You can’t make this stuff up. Such are the wages of spin.

We should have seen it coming.  Give a shot of steroids to Mark Twain’s comment that “a lie gets halfway around the world while the truth is putting on its shoes” and you get truth in the age of the Internet, social media and cable networks that allow citizens to choose to hear only what they agree with.

It’s not just blue “truth” and red “truth.” 

It’s a press corps unable to figure out how to deal with an interview when the person sitting across from them gives fact-free answers, denying comments they are shown making on videotape. You can’t help but think of Groucho Marx’s “Are you going to believe me or your lying eyes?”

It’s a campaign where a major focus is whether or not the debate moderator will fact check.  It’s the sad fact that fact checking doesn’t shut down the lie.

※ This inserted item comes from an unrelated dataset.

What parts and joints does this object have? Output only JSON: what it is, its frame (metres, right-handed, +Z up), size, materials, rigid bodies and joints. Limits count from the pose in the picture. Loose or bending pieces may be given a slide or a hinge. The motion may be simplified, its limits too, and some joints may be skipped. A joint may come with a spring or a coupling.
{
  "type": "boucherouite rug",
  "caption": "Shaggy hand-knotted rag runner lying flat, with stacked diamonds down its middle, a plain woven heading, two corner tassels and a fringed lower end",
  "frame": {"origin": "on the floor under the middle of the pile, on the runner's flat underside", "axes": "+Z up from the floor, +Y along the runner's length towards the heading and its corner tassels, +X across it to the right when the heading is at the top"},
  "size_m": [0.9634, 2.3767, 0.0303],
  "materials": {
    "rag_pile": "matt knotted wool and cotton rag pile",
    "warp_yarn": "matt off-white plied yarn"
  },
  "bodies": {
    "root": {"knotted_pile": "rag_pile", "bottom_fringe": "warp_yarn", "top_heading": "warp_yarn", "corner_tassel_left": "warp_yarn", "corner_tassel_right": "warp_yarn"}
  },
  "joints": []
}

And most important and most disturbing:  supporters don’t seem to care.

Daniel Patrick Moynihan famously told a fellow senator “You are entitled to your own opinion, but not your own facts.” Many Americans apparently feel otherwise.   They have their own “facts “and are making a decision on the next leader of the free world based on them.

And where do they get their “facts”? In the age of Twitter, conspiracy theories go mainstream. In the age of the Internet, no copy editors insure fact above fiction.  In the age of emails, a foreign power can hack and deliver to Wikileaks emails that show how the sausage is made and staff conflict that reinforces issues of transparency and trustworthiness.

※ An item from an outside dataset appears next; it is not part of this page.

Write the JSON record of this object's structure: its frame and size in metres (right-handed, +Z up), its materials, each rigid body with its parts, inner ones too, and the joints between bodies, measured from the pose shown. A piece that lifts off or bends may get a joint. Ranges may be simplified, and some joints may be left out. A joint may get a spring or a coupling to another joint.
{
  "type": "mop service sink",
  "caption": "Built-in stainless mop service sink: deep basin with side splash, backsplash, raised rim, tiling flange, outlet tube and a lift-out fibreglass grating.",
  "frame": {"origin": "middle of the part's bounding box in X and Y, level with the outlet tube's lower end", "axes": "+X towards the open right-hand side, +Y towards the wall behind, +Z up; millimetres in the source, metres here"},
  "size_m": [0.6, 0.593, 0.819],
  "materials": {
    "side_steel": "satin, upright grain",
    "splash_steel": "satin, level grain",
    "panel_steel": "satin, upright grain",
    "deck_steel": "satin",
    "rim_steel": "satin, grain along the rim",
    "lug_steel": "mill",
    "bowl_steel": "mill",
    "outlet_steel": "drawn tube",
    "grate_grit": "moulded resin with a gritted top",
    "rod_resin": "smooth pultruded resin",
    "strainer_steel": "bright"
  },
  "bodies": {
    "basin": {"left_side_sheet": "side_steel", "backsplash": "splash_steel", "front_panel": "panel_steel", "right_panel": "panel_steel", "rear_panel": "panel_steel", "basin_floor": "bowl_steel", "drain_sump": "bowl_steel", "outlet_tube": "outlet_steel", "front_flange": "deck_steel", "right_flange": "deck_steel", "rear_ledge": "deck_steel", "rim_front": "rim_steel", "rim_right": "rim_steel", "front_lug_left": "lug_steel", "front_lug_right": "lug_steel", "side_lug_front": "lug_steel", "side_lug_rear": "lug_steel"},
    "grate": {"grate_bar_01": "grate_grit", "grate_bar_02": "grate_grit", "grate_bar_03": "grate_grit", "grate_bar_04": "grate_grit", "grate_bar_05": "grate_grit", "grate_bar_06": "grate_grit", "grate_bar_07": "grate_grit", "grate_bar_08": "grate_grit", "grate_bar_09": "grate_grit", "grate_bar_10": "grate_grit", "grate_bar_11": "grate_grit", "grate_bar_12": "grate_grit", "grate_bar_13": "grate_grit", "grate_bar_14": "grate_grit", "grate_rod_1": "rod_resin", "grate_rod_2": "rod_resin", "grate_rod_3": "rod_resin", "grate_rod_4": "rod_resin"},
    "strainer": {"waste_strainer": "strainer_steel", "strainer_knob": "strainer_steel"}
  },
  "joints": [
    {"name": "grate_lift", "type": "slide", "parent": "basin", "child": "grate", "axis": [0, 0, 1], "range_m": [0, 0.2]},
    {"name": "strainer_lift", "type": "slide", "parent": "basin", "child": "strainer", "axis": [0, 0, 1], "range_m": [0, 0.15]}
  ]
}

Yes, citizens are right to be skeptical and confused in the wake of these two candidates. Both of these candidates are flawed. The candidates and their supporters can blame the media. But we as citizens have to take some of the blame.  If informed, engaged citizens are the lifeblood of democracy; we are anemic.

The scholar and author Howard Gardner argues the 21st century citizen must develop a synthesizing mind--casting a wide net to get multiple sources and ideas, deliberately seeking out all sides of an issue, and assessing sources we trust and don’t trust to make decisions.  In other words, he suggests we become that “reality-based community” Karl Rove described with disdain, one that “believes solutions emerge from judicious study of discernible reality.” And that takes us back to Jimmy Carter’s arguments based in fact, reason and unvarnished truth.

That’s a challenge the media, parents and educators should take for the next generation of voters. 

It is the challenge for the next president on how he or she will lead. Maybe the winner begins the hard work of winning the trust of the American people by surprising us with truth and transparency. We can take it; this time we might even reward it.